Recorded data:

* BEGIN *

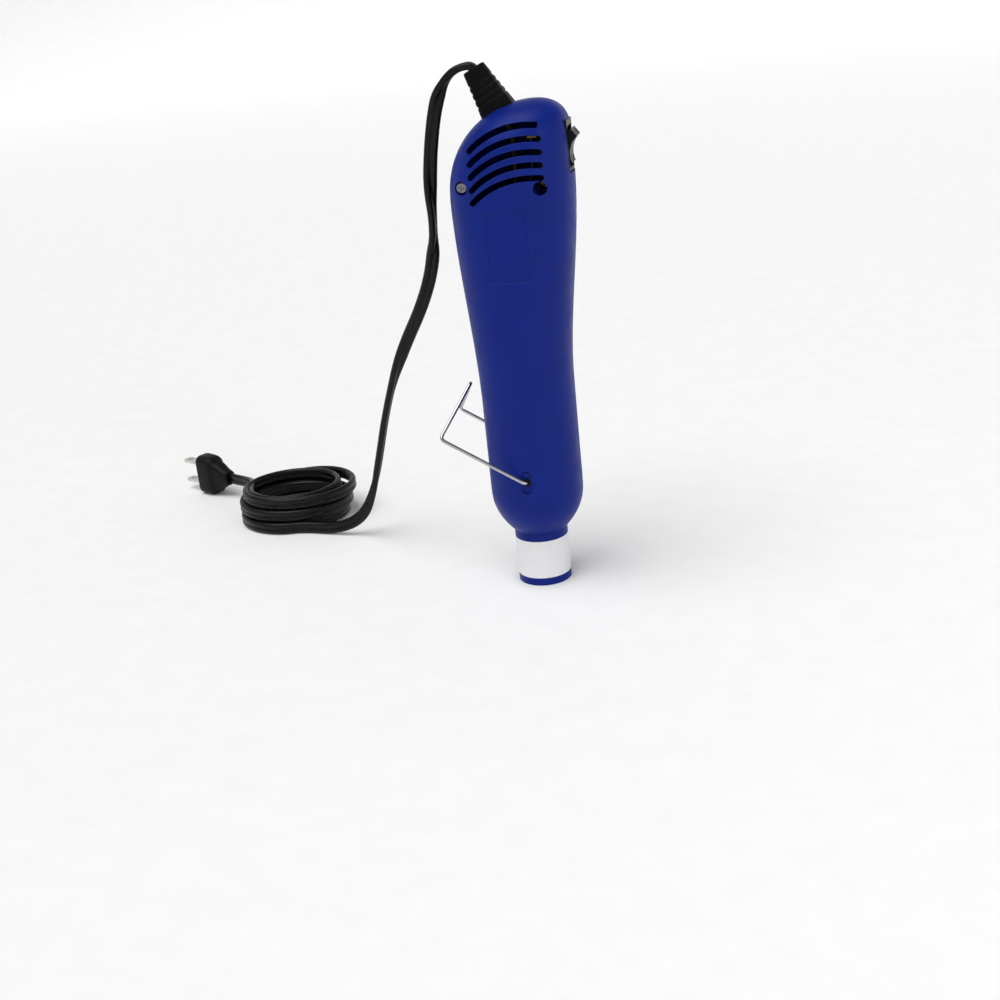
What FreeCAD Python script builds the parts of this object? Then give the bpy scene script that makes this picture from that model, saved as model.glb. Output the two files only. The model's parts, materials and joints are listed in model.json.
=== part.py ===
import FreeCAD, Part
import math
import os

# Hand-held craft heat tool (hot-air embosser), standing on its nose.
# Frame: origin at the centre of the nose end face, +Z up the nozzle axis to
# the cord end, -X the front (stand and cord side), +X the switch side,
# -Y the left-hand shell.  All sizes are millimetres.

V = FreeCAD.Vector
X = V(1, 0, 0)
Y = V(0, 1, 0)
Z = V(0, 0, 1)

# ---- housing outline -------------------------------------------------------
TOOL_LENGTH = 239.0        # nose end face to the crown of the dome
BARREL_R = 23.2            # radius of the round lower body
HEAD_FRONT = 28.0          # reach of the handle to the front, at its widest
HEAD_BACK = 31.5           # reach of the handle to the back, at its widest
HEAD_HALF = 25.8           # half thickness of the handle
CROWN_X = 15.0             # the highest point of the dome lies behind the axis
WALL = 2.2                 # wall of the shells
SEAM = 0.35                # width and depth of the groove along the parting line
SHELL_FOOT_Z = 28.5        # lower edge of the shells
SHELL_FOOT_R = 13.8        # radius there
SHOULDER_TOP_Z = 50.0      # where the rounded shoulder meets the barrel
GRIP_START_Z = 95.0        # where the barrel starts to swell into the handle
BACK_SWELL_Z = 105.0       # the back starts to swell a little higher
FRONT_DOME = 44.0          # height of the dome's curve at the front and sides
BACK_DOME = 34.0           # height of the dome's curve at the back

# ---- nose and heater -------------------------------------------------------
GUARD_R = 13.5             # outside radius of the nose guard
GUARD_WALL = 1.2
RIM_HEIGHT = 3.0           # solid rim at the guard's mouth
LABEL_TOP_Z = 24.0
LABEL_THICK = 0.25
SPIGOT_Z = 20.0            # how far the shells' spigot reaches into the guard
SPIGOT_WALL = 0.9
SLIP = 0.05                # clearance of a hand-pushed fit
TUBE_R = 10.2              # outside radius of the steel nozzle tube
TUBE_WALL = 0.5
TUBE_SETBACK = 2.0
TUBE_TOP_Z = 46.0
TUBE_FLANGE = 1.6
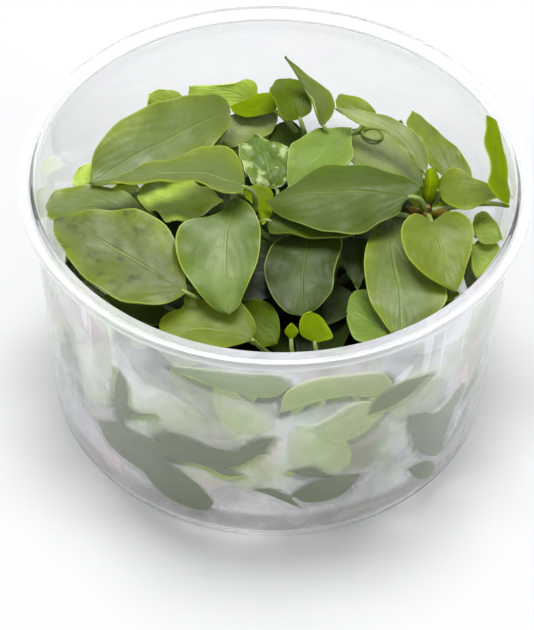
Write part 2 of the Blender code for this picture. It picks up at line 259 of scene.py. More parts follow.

* END *

Stated problem = In the listing, find each line with the string "parts" and copy it.

The answer =
What FreeCAD Python script builds the parts of this object? Then give the bpy scene script that makes this picture from that model, saved as model.glb. Output the two files only. The model's parts, materials and joints are listed in model.json.
Write part 2 of the Blender code for this picture. It picks up at line 259 of scene.py. More parts follow.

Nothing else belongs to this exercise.